# WHAT THE TASK REQUIRES
Everything from the line containing "# Slotted countersunk" through the line containing "for node in" should be repeated exactly, and nothing else from the data.

**** RECORDED DATA

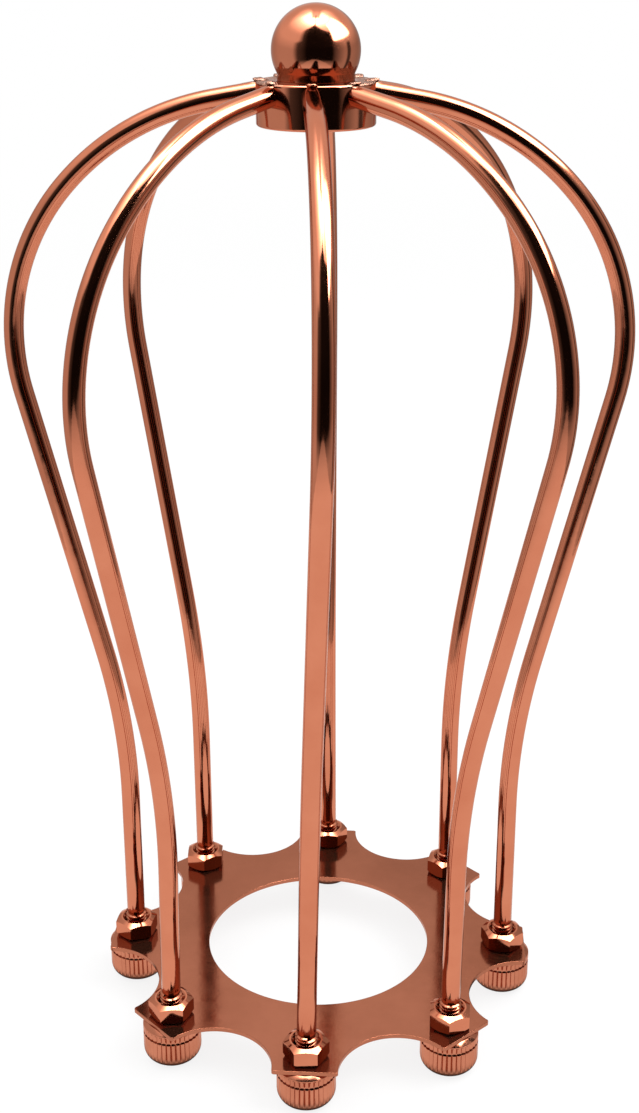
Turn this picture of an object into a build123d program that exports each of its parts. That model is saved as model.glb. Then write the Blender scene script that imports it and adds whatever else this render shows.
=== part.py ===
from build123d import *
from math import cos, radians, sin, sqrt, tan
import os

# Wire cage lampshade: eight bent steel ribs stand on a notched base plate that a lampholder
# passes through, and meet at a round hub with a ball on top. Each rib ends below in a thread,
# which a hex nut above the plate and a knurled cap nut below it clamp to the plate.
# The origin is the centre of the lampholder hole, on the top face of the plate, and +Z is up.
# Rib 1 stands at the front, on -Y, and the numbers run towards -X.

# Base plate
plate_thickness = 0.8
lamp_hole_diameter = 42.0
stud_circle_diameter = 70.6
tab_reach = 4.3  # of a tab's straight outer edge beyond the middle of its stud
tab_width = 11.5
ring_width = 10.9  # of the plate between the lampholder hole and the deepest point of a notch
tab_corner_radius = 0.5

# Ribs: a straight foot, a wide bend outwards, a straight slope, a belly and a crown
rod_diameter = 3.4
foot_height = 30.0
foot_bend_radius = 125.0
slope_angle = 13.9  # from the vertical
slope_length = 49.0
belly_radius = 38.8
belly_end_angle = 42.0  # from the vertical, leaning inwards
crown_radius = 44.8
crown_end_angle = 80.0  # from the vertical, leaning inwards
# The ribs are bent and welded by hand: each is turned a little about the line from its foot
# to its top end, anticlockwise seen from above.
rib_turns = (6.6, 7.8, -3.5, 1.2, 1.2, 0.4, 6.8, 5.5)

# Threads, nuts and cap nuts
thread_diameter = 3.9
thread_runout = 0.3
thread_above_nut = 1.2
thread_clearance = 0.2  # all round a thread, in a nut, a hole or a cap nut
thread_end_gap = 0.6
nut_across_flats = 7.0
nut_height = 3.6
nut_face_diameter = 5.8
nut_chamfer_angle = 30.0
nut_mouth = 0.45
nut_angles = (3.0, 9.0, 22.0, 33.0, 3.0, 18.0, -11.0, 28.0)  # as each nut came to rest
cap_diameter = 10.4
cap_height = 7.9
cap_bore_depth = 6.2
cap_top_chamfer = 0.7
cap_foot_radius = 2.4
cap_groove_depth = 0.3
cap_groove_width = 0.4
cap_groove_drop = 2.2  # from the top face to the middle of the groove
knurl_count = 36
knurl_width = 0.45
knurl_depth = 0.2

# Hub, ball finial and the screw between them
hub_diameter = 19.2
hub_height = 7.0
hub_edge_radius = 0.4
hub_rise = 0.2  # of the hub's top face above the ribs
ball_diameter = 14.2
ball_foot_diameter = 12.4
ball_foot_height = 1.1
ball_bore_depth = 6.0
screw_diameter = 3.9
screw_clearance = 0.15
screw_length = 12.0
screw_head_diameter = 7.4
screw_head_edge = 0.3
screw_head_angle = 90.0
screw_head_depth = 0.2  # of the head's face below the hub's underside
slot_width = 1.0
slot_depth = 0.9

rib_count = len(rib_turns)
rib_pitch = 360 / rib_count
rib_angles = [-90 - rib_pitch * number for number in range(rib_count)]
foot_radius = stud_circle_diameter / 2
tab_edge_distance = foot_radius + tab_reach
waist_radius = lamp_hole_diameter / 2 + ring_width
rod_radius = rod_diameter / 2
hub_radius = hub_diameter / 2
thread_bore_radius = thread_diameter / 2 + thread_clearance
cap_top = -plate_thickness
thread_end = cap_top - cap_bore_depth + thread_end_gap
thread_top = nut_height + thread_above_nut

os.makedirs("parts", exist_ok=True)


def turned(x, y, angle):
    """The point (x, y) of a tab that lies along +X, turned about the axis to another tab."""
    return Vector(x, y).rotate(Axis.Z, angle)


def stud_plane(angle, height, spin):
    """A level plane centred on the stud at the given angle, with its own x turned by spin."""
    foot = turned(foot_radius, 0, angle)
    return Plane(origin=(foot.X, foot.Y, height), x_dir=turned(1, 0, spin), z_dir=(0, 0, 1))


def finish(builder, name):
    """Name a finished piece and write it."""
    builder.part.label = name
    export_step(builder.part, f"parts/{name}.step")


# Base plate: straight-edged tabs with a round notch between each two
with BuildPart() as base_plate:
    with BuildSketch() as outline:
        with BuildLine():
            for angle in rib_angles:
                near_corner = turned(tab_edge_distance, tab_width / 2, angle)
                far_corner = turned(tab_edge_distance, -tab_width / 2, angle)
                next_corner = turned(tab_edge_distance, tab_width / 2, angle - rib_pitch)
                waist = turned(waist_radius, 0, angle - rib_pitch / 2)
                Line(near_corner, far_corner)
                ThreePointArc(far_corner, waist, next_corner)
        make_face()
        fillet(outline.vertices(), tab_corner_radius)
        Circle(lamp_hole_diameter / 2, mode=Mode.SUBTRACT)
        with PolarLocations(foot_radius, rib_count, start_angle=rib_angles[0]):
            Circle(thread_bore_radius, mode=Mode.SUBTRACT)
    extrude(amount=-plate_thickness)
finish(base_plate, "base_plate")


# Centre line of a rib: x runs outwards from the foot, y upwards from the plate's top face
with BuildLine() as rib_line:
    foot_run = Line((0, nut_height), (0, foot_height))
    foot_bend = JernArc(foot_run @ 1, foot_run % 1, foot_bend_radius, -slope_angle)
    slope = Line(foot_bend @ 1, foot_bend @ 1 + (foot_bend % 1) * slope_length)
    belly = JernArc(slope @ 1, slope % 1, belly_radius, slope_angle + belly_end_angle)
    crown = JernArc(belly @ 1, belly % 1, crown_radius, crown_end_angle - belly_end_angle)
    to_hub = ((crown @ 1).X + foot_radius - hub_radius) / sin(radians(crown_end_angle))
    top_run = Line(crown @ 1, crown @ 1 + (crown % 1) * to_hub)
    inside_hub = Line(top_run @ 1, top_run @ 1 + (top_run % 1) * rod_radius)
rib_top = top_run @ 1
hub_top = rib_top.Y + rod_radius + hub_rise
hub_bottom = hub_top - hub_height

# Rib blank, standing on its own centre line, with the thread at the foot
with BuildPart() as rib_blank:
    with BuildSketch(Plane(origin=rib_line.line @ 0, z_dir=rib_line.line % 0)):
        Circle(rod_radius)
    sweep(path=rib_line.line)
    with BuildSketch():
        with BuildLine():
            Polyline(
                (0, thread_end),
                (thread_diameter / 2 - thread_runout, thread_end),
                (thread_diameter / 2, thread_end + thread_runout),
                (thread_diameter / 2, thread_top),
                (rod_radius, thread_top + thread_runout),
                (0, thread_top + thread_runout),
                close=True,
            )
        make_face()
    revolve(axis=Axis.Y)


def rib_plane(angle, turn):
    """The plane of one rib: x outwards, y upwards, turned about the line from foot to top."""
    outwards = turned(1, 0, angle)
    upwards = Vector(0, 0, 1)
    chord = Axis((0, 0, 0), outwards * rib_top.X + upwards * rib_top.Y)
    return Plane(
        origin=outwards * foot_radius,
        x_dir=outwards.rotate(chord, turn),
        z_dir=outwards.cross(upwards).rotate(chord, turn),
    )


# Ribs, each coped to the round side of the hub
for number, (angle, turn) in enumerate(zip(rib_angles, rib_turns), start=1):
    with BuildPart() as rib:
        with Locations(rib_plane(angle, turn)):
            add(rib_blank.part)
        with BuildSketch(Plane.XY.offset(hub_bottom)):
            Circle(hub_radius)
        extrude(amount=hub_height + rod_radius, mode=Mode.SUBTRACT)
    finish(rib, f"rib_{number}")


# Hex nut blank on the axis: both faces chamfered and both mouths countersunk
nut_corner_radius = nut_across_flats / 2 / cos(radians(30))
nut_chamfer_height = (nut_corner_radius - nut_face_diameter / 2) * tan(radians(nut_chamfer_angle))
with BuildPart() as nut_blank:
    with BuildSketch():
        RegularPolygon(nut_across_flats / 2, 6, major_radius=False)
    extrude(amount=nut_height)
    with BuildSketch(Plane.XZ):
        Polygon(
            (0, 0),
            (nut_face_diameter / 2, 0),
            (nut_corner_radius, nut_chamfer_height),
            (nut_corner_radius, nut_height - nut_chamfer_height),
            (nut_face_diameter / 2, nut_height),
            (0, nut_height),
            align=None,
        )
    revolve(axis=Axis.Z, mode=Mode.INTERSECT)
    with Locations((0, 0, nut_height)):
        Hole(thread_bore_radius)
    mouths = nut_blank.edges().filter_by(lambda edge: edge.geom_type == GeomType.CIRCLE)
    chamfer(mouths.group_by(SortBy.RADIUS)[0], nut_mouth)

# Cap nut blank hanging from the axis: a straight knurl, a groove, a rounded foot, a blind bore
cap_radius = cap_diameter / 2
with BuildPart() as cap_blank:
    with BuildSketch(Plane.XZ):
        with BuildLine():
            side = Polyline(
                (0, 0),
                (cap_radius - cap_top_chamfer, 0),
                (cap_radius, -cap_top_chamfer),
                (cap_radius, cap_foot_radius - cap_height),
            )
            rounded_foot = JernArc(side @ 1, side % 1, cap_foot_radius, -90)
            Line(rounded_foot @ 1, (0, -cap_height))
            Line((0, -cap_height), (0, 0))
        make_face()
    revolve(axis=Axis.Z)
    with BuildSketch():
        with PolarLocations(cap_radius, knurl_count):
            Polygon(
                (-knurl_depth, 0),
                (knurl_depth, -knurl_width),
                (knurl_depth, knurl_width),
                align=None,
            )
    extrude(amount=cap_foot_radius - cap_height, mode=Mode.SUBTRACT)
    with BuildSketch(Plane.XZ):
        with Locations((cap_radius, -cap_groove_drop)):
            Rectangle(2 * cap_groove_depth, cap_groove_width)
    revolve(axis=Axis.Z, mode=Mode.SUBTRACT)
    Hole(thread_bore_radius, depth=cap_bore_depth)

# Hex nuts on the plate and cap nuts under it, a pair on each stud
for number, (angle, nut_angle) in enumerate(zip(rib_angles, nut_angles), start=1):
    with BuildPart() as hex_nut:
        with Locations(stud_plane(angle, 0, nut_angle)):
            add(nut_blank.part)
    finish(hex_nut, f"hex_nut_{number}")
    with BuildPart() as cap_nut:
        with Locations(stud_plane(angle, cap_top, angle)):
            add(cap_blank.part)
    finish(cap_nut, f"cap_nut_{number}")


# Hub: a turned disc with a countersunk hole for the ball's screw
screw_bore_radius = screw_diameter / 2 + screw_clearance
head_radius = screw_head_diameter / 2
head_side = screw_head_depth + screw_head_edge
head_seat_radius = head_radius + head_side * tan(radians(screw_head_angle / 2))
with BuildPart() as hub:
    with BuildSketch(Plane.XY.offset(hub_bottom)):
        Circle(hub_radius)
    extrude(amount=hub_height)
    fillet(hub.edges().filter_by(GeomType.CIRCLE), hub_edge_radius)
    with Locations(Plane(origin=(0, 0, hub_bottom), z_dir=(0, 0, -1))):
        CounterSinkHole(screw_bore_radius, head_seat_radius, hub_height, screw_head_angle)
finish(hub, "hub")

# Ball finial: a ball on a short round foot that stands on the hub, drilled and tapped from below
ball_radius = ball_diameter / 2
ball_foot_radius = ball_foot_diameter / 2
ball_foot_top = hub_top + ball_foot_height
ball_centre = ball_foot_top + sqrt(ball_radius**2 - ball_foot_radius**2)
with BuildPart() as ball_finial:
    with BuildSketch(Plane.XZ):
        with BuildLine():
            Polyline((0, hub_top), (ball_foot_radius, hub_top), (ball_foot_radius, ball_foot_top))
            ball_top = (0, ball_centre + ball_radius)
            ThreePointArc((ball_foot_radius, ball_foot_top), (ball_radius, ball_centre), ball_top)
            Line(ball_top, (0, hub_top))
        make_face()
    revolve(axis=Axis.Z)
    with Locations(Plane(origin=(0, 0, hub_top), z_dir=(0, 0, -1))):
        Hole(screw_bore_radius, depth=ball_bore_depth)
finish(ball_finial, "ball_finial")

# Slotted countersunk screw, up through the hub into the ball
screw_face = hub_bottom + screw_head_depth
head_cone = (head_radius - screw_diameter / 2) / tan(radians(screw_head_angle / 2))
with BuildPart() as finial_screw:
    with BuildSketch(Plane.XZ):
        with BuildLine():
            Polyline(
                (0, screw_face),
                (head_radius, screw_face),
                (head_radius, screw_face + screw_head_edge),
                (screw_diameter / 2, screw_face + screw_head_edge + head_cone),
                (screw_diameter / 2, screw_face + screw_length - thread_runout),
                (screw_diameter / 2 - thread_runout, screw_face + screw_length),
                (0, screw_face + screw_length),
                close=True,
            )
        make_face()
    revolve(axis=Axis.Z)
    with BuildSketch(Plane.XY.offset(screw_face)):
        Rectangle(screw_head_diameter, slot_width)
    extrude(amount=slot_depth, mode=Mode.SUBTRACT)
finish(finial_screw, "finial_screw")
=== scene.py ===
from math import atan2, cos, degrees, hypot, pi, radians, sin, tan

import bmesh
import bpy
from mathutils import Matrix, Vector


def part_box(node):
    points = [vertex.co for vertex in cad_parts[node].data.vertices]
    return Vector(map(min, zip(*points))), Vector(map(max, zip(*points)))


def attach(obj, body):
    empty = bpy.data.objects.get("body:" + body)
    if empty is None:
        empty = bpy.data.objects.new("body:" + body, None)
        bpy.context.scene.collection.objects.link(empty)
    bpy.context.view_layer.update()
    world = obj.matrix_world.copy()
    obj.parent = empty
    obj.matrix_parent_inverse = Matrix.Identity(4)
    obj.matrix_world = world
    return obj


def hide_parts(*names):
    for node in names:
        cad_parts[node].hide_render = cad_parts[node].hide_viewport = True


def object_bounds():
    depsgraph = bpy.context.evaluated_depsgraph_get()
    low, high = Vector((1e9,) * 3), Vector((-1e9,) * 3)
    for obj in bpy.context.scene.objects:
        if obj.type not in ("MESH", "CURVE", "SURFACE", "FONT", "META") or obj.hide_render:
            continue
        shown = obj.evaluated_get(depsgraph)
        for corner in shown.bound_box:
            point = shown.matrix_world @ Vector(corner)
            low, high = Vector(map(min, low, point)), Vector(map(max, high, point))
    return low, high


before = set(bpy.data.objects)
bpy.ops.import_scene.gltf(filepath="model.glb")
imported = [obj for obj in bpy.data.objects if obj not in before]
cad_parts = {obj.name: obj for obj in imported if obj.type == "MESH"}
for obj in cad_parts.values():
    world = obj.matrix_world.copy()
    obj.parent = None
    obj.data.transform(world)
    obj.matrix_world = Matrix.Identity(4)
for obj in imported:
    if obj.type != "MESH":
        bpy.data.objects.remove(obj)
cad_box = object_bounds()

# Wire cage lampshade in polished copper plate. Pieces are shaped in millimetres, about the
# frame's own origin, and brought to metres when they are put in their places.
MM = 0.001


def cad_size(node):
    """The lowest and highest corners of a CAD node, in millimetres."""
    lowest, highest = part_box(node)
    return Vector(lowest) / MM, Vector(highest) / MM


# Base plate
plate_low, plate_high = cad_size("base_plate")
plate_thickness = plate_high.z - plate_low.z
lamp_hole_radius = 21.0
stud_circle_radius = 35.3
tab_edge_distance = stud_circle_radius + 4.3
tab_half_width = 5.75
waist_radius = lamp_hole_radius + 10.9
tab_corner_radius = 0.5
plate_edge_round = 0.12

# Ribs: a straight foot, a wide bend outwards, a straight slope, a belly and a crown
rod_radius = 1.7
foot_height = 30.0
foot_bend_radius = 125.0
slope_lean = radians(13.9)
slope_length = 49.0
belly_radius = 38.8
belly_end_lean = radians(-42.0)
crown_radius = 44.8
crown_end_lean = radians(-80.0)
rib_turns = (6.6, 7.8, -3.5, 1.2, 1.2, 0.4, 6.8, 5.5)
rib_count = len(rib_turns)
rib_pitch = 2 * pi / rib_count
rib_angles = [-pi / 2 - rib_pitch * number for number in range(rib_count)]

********

# ANSWER TO THE TASK
# Slotted countersunk screw, up through the hub into the ball
screw_face = hub_bottom + screw_head_depth
head_cone = (head_radius - screw_diameter / 2) / tan(radians(screw_head_angle / 2))
with BuildPart() as finial_screw:
    with BuildSketch(Plane.XZ):
        with BuildLine():
            Polyline(
                (0, screw_face),
                (head_radius, screw_face),
                (head_radius, screw_face + screw_head_edge),
                (screw_diameter / 2, screw_face + screw_head_edge + head_cone),
                (screw_diameter / 2, screw_face + screw_length - thread_runout),
                (screw_diameter / 2 - thread_runout, screw_face + screw_length),
                (0, screw_face + screw_length),
                close=True,
            )
        make_face()
    revolve(axis=Axis.Z)
    with BuildSketch(Plane.XY.offset(screw_face)):
        Rectangle(screw_head_diameter, slot_width)
    extrude(amount=slot_depth, mode=Mode.SUBTRACT)
finish(finial_screw, "finial_screw")
=== scene.py ===
from math import atan2, cos, degrees, hypot, pi, radians, sin, tan

import bmesh
import bpy
from mathutils import Matrix, Vector


def part_box(node):
    points = [vertex.co for vertex in cad_parts[node].data.vertices]
    return Vector(map(min, zip(*points))), Vector(map(max, zip(*points)))


def attach(obj, body):
    empty = bpy.data.objects.get("body:" + body)
    if empty is None:
        empty = bpy.data.objects.new("body:" + body, None)
        bpy.context.scene.collection.objects.link(empty)
    bpy.context.view_layer.update()
    world = obj.matrix_world.copy()
    obj.parent = empty
    obj.matrix_parent_inverse = Matrix.Identity(4)
    obj.matrix_world = world
    return obj


def hide_parts(*names):
    for node in names:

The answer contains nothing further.